_Problem details:_
Records follow. Pull out every line that contains "piece".

_Task data:_
▼

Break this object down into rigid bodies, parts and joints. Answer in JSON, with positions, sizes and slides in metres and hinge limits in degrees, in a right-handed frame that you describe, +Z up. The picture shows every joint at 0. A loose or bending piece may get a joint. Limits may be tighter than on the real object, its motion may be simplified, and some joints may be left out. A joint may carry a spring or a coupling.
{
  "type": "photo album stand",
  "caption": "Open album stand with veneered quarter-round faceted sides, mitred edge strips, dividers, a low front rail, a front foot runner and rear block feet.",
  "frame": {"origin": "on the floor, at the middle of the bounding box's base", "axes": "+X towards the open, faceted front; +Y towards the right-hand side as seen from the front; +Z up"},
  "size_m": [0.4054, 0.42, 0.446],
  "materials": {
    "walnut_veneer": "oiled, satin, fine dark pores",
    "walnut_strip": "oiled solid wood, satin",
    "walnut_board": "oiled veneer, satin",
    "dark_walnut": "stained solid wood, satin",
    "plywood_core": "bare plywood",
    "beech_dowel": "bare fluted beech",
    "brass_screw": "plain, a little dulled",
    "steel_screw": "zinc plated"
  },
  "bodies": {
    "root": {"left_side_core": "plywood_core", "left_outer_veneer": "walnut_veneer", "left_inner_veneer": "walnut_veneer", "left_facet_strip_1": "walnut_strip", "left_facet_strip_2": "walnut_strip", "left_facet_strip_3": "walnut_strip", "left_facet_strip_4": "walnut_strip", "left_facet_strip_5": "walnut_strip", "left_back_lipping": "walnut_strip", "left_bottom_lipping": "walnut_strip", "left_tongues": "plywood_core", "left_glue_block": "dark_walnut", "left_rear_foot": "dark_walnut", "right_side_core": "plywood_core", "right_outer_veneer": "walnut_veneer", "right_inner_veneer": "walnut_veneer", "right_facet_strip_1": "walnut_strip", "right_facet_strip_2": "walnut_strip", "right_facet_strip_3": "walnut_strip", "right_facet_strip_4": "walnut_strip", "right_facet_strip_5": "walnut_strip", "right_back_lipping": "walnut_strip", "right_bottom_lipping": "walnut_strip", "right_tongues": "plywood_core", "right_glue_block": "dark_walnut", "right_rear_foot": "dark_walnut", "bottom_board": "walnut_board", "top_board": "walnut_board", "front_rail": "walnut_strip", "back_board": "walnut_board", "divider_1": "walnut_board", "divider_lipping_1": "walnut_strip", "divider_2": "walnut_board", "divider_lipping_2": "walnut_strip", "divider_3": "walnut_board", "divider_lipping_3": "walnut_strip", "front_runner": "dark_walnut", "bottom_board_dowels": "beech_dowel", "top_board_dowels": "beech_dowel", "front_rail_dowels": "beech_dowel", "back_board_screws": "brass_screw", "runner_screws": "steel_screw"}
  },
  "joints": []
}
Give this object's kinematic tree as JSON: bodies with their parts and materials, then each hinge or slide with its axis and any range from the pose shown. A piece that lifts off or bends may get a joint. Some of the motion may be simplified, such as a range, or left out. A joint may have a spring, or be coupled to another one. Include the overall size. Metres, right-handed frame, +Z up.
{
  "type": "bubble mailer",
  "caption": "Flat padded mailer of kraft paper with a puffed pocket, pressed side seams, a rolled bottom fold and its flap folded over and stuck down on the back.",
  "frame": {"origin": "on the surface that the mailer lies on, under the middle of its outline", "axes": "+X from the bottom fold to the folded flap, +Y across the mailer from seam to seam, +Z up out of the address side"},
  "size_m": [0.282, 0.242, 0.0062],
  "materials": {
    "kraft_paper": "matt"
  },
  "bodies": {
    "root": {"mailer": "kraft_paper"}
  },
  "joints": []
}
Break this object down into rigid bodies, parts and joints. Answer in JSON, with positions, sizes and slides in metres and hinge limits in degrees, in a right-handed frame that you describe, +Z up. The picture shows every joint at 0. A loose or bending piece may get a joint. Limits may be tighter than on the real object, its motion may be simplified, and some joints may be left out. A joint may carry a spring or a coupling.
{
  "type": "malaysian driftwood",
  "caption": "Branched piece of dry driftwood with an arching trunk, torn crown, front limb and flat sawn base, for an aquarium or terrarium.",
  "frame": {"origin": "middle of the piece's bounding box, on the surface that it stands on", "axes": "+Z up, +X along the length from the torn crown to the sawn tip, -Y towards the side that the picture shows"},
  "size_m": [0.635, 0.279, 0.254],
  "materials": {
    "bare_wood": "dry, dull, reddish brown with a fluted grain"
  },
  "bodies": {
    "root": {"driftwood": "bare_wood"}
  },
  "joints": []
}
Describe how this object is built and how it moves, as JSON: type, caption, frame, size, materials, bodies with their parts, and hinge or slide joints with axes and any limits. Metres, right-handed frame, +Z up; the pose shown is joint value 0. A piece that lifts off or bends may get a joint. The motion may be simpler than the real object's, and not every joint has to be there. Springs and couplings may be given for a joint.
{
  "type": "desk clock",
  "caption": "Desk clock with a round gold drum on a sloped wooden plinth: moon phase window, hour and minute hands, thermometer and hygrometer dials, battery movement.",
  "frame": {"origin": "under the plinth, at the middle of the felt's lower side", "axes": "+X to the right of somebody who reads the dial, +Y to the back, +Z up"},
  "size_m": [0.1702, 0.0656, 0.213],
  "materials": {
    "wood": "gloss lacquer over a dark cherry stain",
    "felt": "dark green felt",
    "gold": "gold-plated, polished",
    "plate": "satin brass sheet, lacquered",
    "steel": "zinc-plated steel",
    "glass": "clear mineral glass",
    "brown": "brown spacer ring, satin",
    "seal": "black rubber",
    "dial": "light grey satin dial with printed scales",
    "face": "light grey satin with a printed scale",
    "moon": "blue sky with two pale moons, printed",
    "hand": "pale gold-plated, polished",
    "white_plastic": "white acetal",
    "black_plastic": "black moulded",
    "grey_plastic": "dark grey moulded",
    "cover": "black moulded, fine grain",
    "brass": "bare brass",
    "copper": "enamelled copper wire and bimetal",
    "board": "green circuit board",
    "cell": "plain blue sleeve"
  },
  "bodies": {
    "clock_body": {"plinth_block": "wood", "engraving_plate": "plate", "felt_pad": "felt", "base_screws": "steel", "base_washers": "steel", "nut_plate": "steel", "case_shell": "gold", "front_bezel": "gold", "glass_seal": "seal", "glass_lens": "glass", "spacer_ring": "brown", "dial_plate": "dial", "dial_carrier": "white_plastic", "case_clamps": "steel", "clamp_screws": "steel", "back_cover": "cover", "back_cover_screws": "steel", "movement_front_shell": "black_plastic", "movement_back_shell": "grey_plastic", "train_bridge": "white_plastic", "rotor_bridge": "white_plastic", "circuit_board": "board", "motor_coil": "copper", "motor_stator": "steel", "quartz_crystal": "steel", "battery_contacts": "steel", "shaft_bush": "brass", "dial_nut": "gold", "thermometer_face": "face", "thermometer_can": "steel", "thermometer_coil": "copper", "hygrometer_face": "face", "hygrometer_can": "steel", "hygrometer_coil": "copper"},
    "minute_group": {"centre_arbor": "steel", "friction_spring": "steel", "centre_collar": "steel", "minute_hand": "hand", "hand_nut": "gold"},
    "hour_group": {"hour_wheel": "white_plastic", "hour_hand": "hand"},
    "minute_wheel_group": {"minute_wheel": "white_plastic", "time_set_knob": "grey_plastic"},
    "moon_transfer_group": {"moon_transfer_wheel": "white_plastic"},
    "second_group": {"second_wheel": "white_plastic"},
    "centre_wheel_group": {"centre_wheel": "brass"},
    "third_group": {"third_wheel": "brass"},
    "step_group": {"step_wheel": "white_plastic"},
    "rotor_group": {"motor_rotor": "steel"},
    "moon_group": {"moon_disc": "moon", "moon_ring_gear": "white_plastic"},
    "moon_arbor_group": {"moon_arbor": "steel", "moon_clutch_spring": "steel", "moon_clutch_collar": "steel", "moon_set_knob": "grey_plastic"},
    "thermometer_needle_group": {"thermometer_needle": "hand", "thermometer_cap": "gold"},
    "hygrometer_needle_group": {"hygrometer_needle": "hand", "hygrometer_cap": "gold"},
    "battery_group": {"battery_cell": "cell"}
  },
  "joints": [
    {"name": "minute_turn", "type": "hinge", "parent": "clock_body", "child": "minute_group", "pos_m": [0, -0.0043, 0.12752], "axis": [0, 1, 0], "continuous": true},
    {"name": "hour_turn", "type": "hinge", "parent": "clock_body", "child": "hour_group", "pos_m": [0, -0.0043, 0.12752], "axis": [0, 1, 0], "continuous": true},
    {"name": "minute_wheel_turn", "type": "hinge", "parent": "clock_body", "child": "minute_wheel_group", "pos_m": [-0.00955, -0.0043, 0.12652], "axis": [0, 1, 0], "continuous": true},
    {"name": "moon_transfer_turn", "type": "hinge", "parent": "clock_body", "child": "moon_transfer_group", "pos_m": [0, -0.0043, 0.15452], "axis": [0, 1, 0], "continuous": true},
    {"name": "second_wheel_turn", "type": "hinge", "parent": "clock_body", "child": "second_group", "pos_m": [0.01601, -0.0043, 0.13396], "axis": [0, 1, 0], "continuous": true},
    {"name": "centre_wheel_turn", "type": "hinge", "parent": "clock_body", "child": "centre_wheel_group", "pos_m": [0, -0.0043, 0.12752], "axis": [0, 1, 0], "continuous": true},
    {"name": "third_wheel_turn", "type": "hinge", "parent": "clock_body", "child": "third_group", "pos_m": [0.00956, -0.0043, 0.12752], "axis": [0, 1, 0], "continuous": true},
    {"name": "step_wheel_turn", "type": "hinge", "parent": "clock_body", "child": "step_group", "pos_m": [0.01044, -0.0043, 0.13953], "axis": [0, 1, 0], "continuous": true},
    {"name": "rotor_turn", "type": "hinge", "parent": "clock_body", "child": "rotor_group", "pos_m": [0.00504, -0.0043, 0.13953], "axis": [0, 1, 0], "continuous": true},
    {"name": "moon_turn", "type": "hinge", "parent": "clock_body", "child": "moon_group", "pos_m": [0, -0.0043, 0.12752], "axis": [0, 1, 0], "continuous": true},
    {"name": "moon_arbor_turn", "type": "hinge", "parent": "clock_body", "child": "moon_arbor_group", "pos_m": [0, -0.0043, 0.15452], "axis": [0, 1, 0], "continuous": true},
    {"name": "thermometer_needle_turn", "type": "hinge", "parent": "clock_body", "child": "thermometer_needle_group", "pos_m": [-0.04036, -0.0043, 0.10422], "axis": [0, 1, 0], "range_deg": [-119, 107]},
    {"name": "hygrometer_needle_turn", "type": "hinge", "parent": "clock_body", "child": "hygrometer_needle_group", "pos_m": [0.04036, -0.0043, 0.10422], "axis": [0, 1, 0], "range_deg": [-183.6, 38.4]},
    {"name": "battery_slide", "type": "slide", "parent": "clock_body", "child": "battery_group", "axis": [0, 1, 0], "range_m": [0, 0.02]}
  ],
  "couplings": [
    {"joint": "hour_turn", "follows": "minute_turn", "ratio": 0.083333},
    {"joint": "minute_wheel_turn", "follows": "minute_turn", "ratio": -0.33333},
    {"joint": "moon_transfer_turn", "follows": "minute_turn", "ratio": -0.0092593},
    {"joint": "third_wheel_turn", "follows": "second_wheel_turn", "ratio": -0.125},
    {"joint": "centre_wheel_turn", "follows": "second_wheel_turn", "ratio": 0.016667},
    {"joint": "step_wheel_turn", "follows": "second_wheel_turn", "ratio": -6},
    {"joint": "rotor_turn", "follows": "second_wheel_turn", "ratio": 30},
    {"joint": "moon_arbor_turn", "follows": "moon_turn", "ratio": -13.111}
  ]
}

▲

_Written response:_
Break this object down into rigid bodies, parts and joints. Answer in JSON, with positions, sizes and slides in metres and hinge limits in degrees, in a right-handed frame that you describe, +Z up. The picture shows every joint at 0. A loose or bending piece may get a joint. Limits may be tighter than on the real object, its motion may be simplified, and some joints may be left out. A joint may carry a spring or a coupling.
Give this object's kinematic tree as JSON: bodies with their parts and materials, then each hinge or slide with its axis and any range from the pose shown. A piece that lifts off or bends may get a joint. Some of the motion may be simplified, such as a range, or left out. A joint may have a spring, or be coupled to another one. Include the overall size. Metres, right-handed frame, +Z up.
Break this object down into rigid bodies, parts and joints. Answer in JSON, with positions, sizes and slides in metres and hinge limits in degrees, in a right-handed frame that you describe, +Z up. The picture shows every joint at 0. A loose or bending piece may get a joint. Limits may be tighter than on the real object, its motion may be simplified, and some joints may be left out. A joint may carry a spring or a coupling.
  "caption": "Branched piece of dry driftwood with an arching trunk, torn crown, front limb and flat sawn base, for an aquarium or terrarium.",
  "frame": {"origin": "middle of the piece's bounding box, on the surface that it stands on", "axes": "+Z up, +X along the length from the torn crown to the sawn tip, -Y towards the side that the picture shows"},
Describe how this object is built and how it moves, as JSON: type, caption, frame, size, materials, bodies with their parts, and hinge or slide joints with axes and any limits. Metres, right-handed frame, +Z up; the pose shown is joint value 0. A piece that lifts off or bends may get a joint. The motion may be simpler than the real object's, and not every joint has to be there. Springs and couplings may be given for a joint.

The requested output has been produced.